-- BEGIN Data --

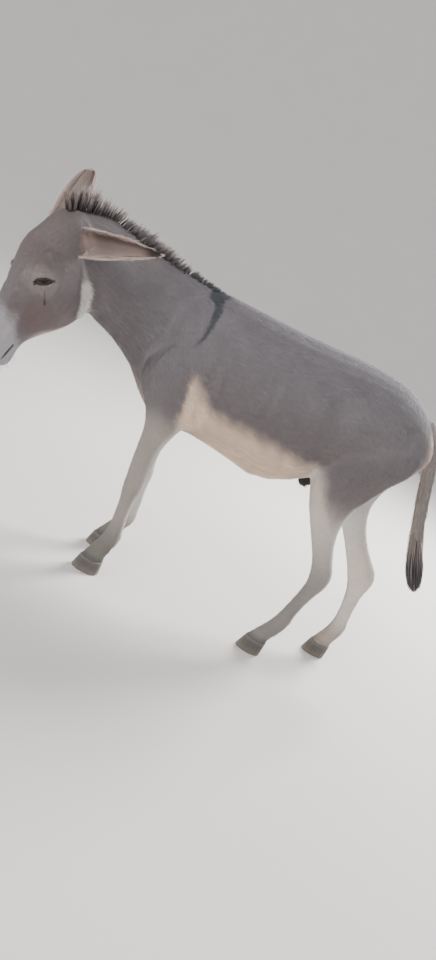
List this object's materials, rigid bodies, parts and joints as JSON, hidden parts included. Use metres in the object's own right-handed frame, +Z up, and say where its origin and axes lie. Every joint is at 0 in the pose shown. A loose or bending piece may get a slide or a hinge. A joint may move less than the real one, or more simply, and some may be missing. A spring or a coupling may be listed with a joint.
{
  "type": "donkey",
  "caption": "Life-size standing donkey, a still model: level neck, hanging head turned left, one ear back and one upright, short upright mane, tufted tail, four flat soles.",
  "frame": {"origin": "on the floor, under the middle of the animal's bounding box", "axes": "+Z up, -X the way the body faces, -Y its left side"},
  "size_m": [1.6746, 0.5728, 1.2192],
  "materials": {
    "grey_coat": "short grey-dun hair lying flat",
    "pale_coat": "short pale grey hair lying flat",
    "dark_hair": "coarse dark hair",
    "hoof_horn": "dusty dark horn",
    "eye": "wet dark brown"
  },
  "bodies": {
    "root": {"ear_left": "grey_coat", "ear_right": "grey_coat", "eye_left": "eye", "eye_right": "eye", "fore_cannon_left": "pale_coat", "fore_cannon_right": "pale_coat", "fore_forearm_left": "pale_coat", "fore_forearm_right": "pale_coat", "fore_hoof_left": "hoof_horn", "fore_hoof_right": "hoof_horn", "fore_pastern_left": "pale_coat", "fore_pastern_right": "pale_coat", "head": "grey_coat", "hind_cannon_left": "pale_coat", "hind_cannon_right": "pale_coat", "hind_gaskin_left": "pale_coat", "hind_gaskin_right": "pale_coat", "hind_hoof_left": "hoof_horn", "hind_hoof_right": "hoof_horn", "hind_pastern_left": "pale_coat", "hind_pastern_right": "pale_coat", "mane": "dark_hair", "neck": "grey_coat", "sheath": "dark_hair", "tail": "grey_coat", "tail_tuft": "dark_hair", "trunk": "grey_coat"}
  },
  "joints": []
}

-- END Data --

__Short task__: Go through the material and copy out every line with "joints" in it.

__Task output__:
List this object's materials, rigid bodies, parts and joints as JSON, hidden parts included. Use metres in the object's own right-handed frame, +Z up, and say where its origin and axes lie. Every joint is at 0 in the pose shown. A loose or bending piece may get a slide or a hinge. A joint may move less than the real one, or more simply, and some may be missing. A spring or a coupling may be listed with a joint.
  "joints": []